- _BRIEF_
Reproduce exactly the lines from the one containing "Give this object's" through the last line of the data, both ends included.

(A run of records)
◆ ◆ ◆ ◆

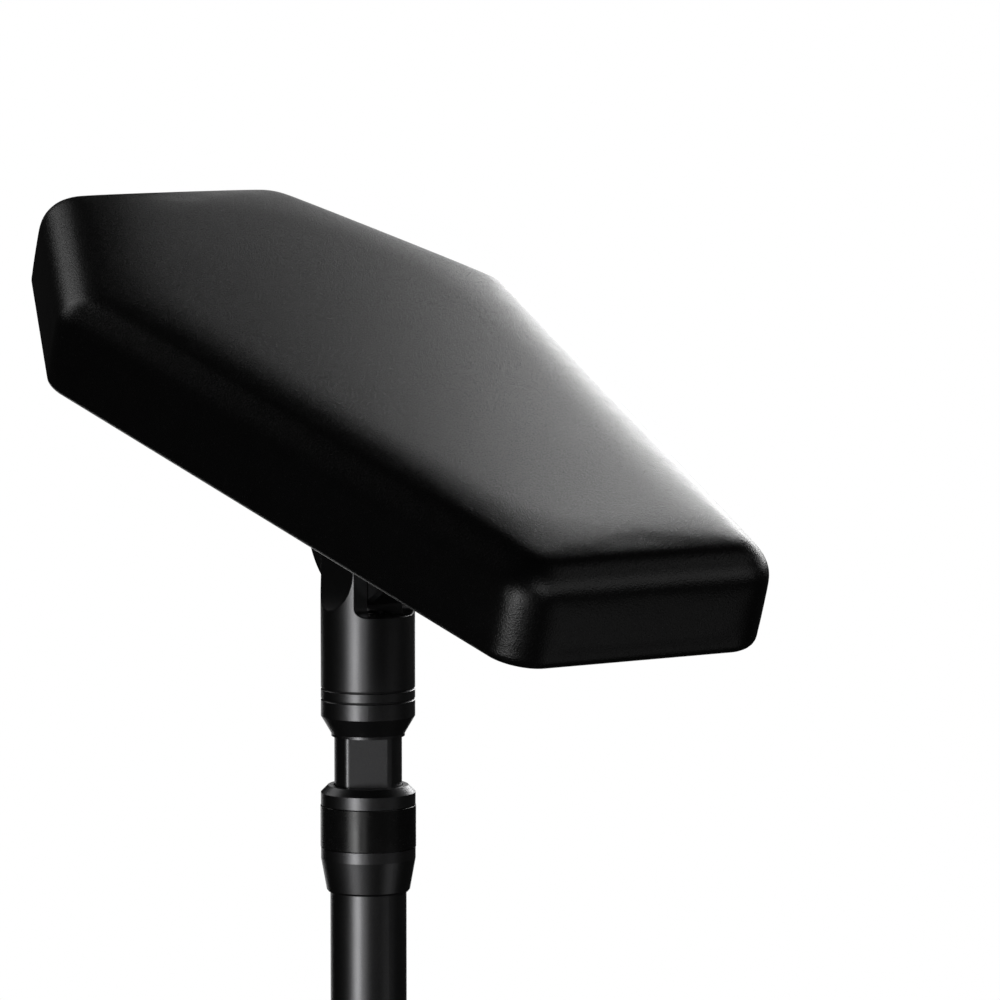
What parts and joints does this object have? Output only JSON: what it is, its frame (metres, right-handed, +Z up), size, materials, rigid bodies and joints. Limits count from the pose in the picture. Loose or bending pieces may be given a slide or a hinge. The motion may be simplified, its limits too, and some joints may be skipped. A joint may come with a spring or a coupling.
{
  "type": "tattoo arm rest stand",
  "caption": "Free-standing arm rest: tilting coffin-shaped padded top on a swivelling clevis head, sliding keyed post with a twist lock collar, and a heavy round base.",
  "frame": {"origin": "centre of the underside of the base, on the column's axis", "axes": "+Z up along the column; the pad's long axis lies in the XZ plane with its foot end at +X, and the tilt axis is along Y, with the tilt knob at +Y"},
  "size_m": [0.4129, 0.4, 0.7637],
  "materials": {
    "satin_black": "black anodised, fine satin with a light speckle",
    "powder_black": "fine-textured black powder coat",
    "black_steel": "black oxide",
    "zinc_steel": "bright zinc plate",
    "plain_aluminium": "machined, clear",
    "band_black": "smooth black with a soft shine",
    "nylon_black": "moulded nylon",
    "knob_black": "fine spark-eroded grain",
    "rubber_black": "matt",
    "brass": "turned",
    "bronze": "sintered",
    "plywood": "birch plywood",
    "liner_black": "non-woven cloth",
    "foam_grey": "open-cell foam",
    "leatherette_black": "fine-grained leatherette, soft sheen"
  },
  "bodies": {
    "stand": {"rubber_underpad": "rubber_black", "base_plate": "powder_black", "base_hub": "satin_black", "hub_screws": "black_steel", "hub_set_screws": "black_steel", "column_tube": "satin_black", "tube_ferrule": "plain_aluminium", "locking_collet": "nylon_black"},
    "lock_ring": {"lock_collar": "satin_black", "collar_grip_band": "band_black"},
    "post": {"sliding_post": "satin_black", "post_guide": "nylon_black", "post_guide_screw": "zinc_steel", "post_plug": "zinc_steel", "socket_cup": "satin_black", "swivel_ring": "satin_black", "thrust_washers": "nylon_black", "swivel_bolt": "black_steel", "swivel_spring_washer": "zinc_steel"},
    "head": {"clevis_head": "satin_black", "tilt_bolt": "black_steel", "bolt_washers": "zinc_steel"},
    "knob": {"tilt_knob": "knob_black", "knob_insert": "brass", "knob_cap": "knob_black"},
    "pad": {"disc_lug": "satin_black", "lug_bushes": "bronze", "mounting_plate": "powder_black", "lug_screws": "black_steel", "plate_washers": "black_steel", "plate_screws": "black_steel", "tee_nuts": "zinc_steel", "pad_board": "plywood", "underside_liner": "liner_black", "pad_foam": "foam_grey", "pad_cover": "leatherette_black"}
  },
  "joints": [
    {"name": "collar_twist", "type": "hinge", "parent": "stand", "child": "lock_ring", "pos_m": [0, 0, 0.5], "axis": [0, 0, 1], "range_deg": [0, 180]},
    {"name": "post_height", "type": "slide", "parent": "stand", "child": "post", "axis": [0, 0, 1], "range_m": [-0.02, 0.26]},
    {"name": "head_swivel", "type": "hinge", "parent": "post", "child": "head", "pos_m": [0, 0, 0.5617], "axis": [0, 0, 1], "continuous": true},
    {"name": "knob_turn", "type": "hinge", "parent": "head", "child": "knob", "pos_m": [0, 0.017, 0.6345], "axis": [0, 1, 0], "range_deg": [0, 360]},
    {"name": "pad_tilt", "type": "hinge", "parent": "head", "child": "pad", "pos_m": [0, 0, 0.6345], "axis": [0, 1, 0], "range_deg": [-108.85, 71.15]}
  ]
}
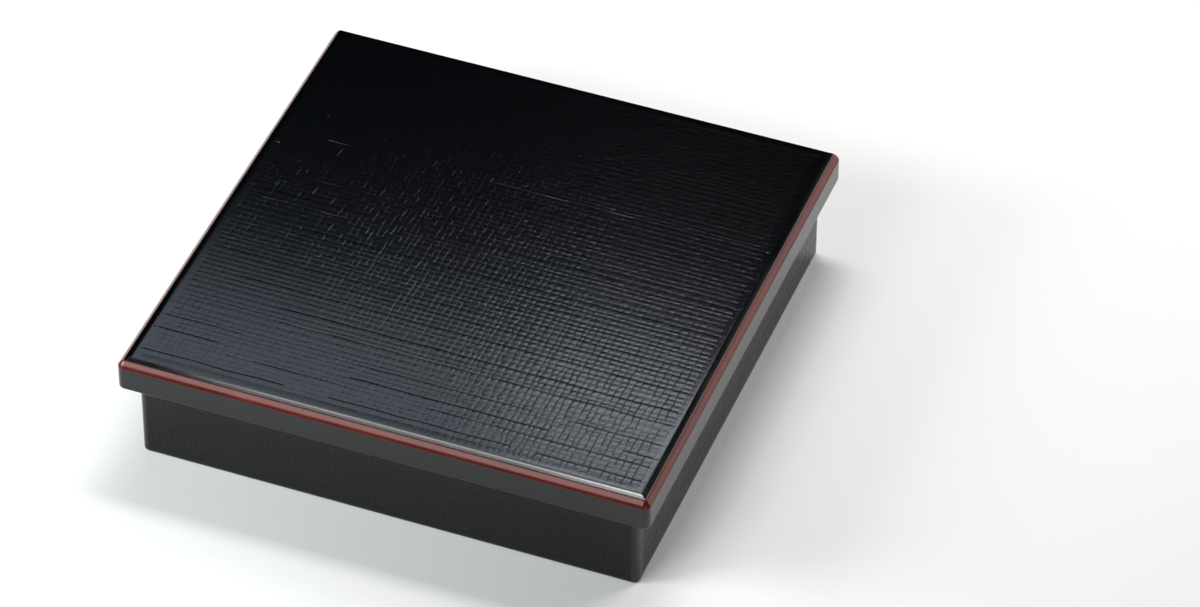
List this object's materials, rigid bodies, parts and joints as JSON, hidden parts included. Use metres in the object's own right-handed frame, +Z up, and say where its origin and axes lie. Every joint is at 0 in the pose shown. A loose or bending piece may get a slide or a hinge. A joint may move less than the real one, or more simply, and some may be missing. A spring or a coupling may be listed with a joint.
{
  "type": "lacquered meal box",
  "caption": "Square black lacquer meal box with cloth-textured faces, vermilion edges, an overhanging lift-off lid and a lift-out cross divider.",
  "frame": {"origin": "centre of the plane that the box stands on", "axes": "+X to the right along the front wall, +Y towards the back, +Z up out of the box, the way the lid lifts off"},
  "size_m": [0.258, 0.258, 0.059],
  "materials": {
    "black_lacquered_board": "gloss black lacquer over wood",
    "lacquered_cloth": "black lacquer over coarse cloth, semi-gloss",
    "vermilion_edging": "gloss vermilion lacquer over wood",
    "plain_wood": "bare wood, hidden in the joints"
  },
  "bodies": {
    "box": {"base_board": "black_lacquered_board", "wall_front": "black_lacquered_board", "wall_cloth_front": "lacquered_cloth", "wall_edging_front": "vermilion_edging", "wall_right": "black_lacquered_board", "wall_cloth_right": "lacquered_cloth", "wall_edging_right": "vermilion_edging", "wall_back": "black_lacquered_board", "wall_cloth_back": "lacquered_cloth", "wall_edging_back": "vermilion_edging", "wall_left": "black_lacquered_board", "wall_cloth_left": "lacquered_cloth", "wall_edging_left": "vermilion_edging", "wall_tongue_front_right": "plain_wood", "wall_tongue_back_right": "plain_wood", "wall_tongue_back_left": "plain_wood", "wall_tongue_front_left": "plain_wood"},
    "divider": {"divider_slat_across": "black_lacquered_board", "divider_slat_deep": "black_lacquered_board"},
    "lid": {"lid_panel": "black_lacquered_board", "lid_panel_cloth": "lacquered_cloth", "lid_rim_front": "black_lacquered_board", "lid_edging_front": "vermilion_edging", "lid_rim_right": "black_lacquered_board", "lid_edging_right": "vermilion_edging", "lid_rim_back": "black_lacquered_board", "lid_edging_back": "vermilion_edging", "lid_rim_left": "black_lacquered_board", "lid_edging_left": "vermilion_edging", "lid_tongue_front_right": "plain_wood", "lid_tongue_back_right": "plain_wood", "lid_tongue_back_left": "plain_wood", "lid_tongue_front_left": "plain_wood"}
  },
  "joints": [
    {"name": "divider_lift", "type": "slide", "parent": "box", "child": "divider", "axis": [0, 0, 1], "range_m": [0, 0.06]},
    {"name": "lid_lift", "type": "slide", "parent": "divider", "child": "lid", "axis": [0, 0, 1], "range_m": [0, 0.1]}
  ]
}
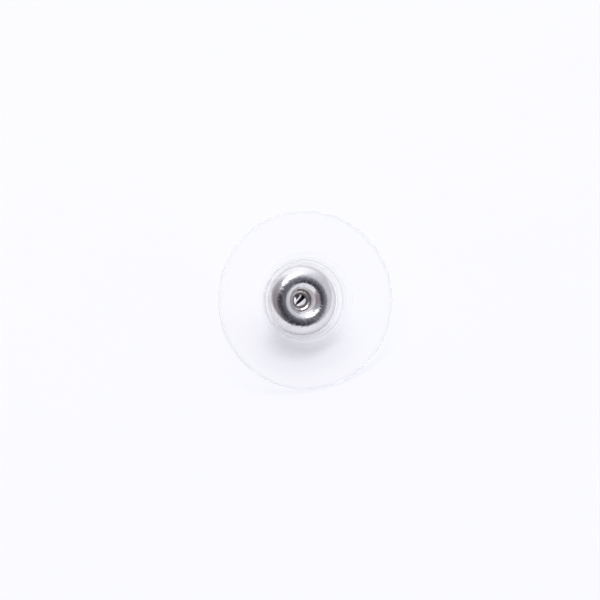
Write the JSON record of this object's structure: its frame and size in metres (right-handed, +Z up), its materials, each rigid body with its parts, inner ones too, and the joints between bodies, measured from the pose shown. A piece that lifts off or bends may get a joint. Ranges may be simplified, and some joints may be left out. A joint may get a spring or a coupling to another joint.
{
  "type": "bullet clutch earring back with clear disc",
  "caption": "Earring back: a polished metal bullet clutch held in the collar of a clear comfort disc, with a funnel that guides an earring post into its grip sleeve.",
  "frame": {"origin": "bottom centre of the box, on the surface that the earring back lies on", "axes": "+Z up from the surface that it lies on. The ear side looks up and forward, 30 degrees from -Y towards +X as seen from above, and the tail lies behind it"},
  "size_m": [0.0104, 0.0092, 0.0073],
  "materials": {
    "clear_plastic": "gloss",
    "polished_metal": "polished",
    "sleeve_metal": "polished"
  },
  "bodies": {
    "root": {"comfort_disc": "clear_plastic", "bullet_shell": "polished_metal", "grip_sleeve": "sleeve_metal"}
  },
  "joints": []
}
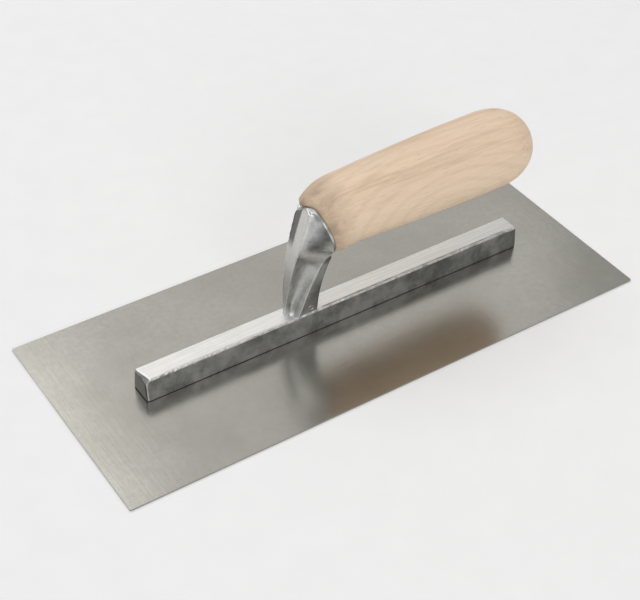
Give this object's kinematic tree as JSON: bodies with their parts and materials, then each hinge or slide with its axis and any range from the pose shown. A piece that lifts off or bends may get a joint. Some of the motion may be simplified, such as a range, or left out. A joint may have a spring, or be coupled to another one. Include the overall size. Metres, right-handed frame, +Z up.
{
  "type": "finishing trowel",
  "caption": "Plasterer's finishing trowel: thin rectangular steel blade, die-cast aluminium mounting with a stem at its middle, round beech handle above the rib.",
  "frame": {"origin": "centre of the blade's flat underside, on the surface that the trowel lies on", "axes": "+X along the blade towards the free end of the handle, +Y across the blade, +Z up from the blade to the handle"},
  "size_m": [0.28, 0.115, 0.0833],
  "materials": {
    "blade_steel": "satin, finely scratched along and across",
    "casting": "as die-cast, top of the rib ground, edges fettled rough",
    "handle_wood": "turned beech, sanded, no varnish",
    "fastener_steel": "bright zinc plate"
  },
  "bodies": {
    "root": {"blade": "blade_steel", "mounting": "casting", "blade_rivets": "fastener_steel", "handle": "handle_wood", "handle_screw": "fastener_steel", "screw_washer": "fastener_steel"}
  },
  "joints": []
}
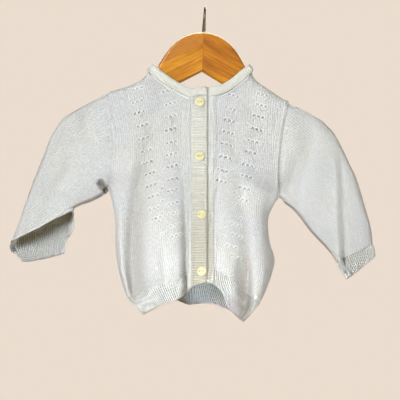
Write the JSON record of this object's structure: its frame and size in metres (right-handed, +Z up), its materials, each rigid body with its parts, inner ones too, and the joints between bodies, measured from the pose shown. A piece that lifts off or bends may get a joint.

◆ ◆ ◆ ◆

- _ANSWER TO THIS PROBLEM_
Give this object's kinematic tree as JSON: bodies with their parts and materials, then each hinge or slide with its axis and any range from the pose shown. A piece that lifts off or bends may get a joint. Some of the motion may be simplified, such as a range, or left out. A joint may have a spring, or be coupled to another one. Include the overall size. Metres, right-handed frame, +Z up.
{
  "type": "finishing trowel",
  "caption": "Plasterer's finishing trowel: thin rectangular steel blade, die-cast aluminium mounting with a stem at its middle, round beech handle above the rib.",
  "frame": {"origin": "centre of the blade's flat underside, on the surface that the trowel lies on", "axes": "+X along the blade towards the free end of the handle, +Y across the blade, +Z up from the blade to the handle"},
  "size_m": [0.28, 0.115, 0.0833],
  "materials": {
    "blade_steel": "satin, finely scratched along and across",
    "casting": "as die-cast, top of the rib ground, edges fettled rough",
    "handle_wood": "turned beech, sanded, no varnish",
    "fastener_steel": "bright zinc plate"
  },
  "bodies": {
    "root": {"blade": "blade_steel", "mounting": "casting", "blade_rivets": "fastener_steel", "handle": "handle_wood", "handle_screw": "fastener_steel", "screw_washer": "fastener_steel"}
  },
  "joints": []
}
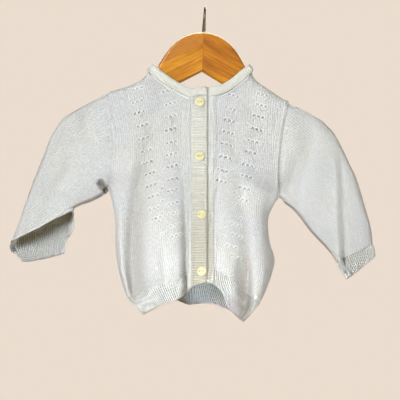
Write the JSON record of this object's structure: its frame and size in metres (right-handed, +Z up), its materials, each rigid body with its parts, inner ones too, and the joints between bodies, measured from the pose shown. A piece that lifts off or bends may get a joint.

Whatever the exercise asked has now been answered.